Background: Nevirapine is associated with idiosyncratic reactions such as skin rash, hepatitis and hypersensitivity syndrome, which have the hallmarks of being immune mediated. However, there is little laboratory evidence to support an immune pathogenesis.
Methods: A HIV-positive individual who developed hepatitis within 6 weeks of starting nevirapine, in the absence of any cutaneous manifestations, is described. Other causes of hepatitis were excluded, and the patients liver function normalized on withdrawal of nevirapine. Lymphocytes from the patient, and six individuals with HIV who were on nevirapine without adverse effects, were exposed to nevirapine and its metabolites, and lymphocyte proliferation assessed by 3H-thymidine incorporation on day 5.
Results: The T cells taken from the nevirapine-hypersensitive patient proliferated in the presence of nevirapine with a stimulation index of greater than 2. There was no proliferation with nevirapine metabolites.

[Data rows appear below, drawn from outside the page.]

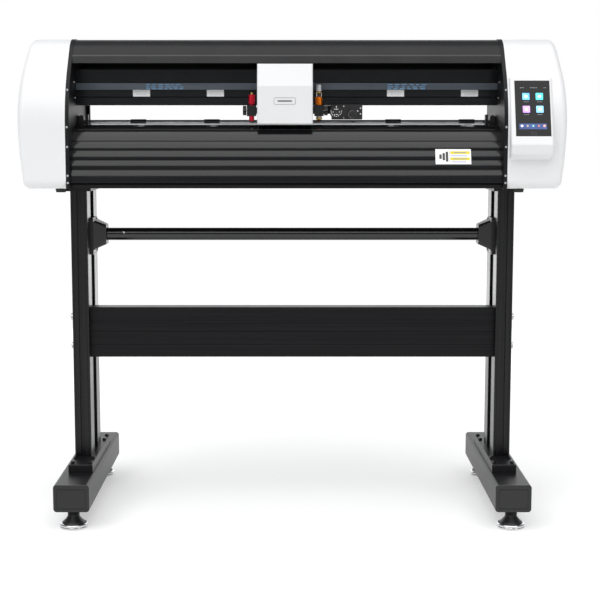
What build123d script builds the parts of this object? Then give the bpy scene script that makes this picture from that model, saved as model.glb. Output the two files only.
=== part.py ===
from build123d import *
import math
import os

# Floor-standing vinyl cutter, millimetres. X runs to the right, Y to the rear and Z up.
# The origin is on the floor at the centre of the overall width and of the feet's length.

# ---- driving dimensions -------------------------------------------------------------------
HALF_WIDTH = 575.0          # centre to the outermost point of each end cover
FOOT_HALF_LENGTH = 253.0    # centre to the outer face of a foot's end cap
HEAD_TOP = 1022.0
HEAD_BASE = 705.0
HEAD_FRONT = -144.0
HEAD_REAR = 125.0
BROW_Z = 828.0              # where the upright front starts to curve
BROW_RADIUS = 202.0
CROWN_LEAN = 38.5           # degrees the front leans back where the brow ends
CROWN_SLOPE = 56.0
REAR_RADIUS = 55.0
SIDE_RADIUS = 1000.0        # gentle doming of the end covers' outer faces
SIDE_MIDDLE = 850.0

LEG_X = 459.0               # centre of each leg
LEG_WIDTH = 36.0
LEG_HALF_DEPTH = 74.0
LEG_TOP = 698.0
BAR_Y = -35.0               # centre of the crossbar's thickness
BAR_MIDDLE = 389.0          # centre of the crossbar's height
BAR_DEPTH = 40.0
BAR_HEIGHT = 110.0
BAR_GROOVES = ((415, 3.4), (409, 1.6), (391, 1.6), (362, 1.6))   # height and width of each groove
BOLT_SPOTS = [(BAR_Y, BAR_MIDDLE + 32), (BAR_Y, BAR_MIDDLE - 32)]

FOOT_WIDTH = 75.0
FOOT_LOW = 40.0
FOOT_HIGH = 98.0
CAP_THICKNESS = 6.0
BASE_PLATE_HIGH = 116.0
TUBE_WALL = 3.0
LEVELLER_Y = 222.0
PAD_RADIUS = 29.5
STUD_RADIUS = 6.0

ROLL_RADIUS = 14.0          # media roll bar
ROLL_Z = 600.0
ROLL_HALF_LENGTH = 430.0

INNER_LEFT = -466.0         # inner faces of the side plates, where the media passes
INNER_RIGHT = 442.0
PLATE = 8.0                 # side plate thickness
OUTER_LEFT = INNER_LEFT - PLATE
OUTER_RIGHT = INNER_RIGHT + PLATE

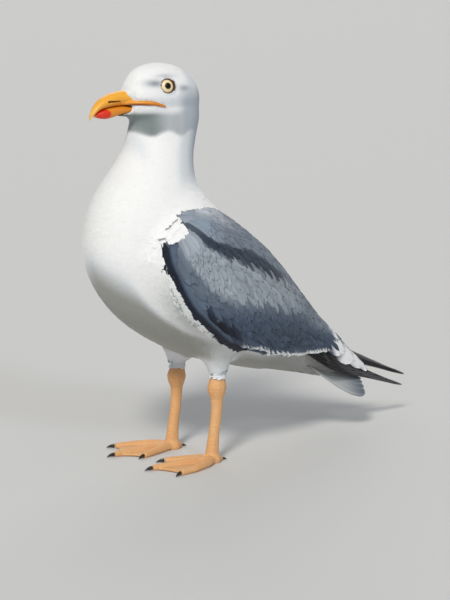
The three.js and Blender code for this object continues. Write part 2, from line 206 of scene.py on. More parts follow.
# The body from the root of the tail to the top of the neck: each ring's middle x and z, the lean of its
# axis in degrees, its reach to the back and to the front, and its half width.
TRUNK = [
    (-176, 55, 28, 2, 4, 7), (-154, 66, 31, 6, 14, 17), (-128, 80, 34, 13, 23, 24), (-97, 98, 36, 27, 35, 36),
    (-60, 121, 39, 44, 51, 49), (-20, 147, 44, 57, 66, 56), (18, 176, 53, 59, 73, 58),
    (40, 203, 67, 57, 71, 55), (47, 226, 82, 51, 59, 48), (46, 246, 90, 41, 46, 39),
    (40, 267, 92, 33, 36, 31), (34, 286, 91, 31, 33, 26), (31, 304, 90, 33, 31, 24.5),
    (31, 319, 90, 32, 22, 22),
]
TRUNK_RINGS, TRUNK_AROUND = 160, 96


def trunk_shape():
    turn = even_turns(TRUNK_AROUND)
    rings = []
    for x, z, lean, above, below, wide in smooth_curve(TRUNK, np.linspace(0, 1, TRUNK_RINGS)):
        reach = np.cos(turn) * np.where(np.cos(turn) > 0, above, below)
        tilt = math.radians(lean)
        forward, up = -math.sin(tilt) * reach, math.cos(tilt) * reach
        rings.append(np.stack([x + forward, np.sin(turn) * wide, z + up], 1))
    return rings_to_shape(rings)


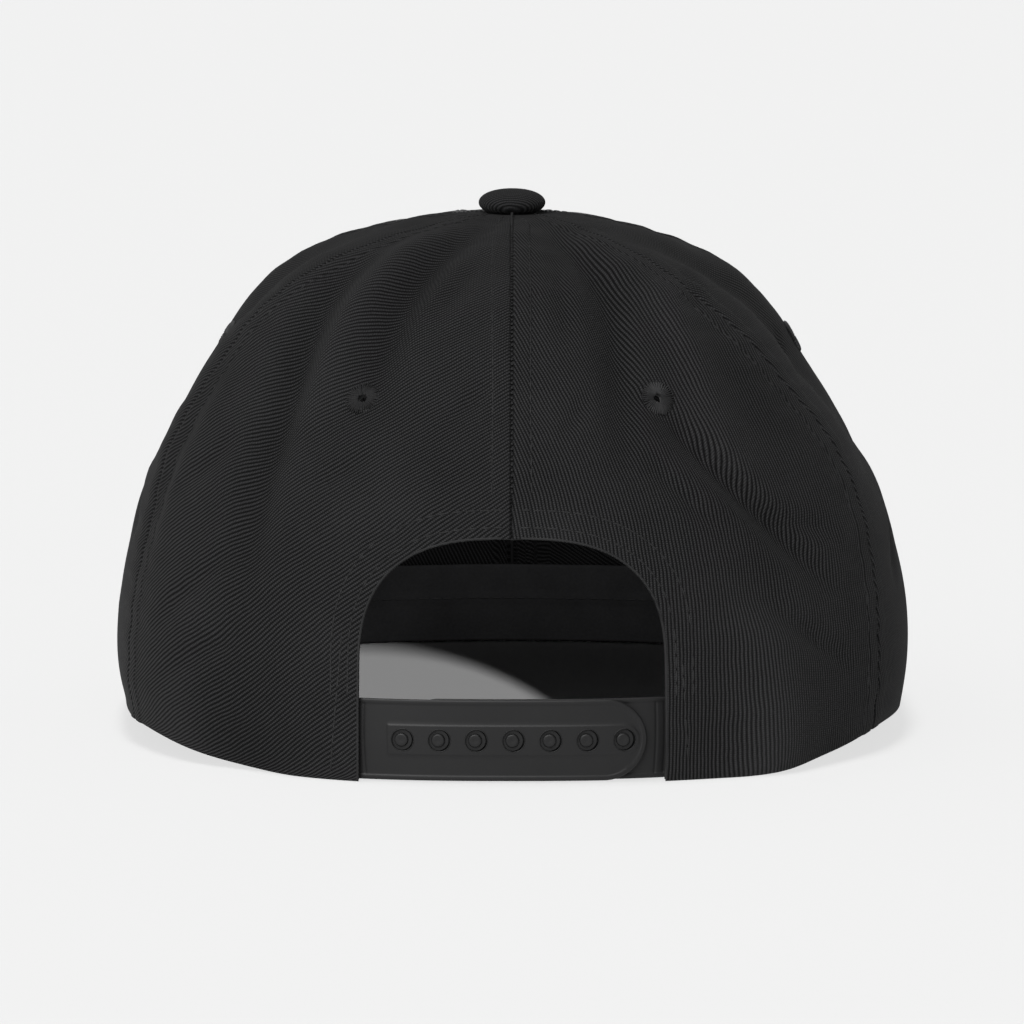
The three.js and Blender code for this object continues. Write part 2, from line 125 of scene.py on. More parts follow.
def makeGrain():  # fine grain with slow, faint patches
    tree, given, result = newGroup(
        "surfaceGrain",
        [("Vector", "Vector", None), ("Fine", "Float", 1800.0), ("Slow", "Float", 60.0)],
        [("Height", "Float"), ("Shade", "Float")],
    )
    fine = addNode(tree, "ShaderNodeTexNoise", {"Vector": given["Vector"], "Scale": given["Fine"], "Detail": 4.0})
    slow = addNode(tree, "ShaderNodeTexNoise", {"Vector": given["Vector"], "Scale": given["Slow"], "Detail": 3.0})
    tree.links.new(fine.outputs[0], result["Height"])
    half = calc(tree, "MULTIPLY", fine.outputs[0], 0.4)
    tree.links.new(calc(tree, "MULTIPLY_ADD", slow.outputs[0], 0.6, half), result["Shade"])
    return tree


def placeGroup(tree, group, **values):
    node = tree.nodes.new("ShaderNodeGroup")
    node.node_tree = group
    for key, value in values.items():
        if isinstance(value, bpy.types.NodeSocket):
            tree.links.new(value, node.inputs[key])
        else:
            node.inputs[key].default_value = value
    return node.outputs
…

T cells taken from HIV-positive control individuals showed no proliferation with either nevirapine or its metabolites.
Conclusion: The results from our patient suggest that T cells may be involved in the pathogenesis of nevirapine-induced hepatitis. Larger numbers of patients need to be studied to fully evaluate the role of T cells in nevirapine-induced hepatitis and nevirapine hypersensitivity syndrome.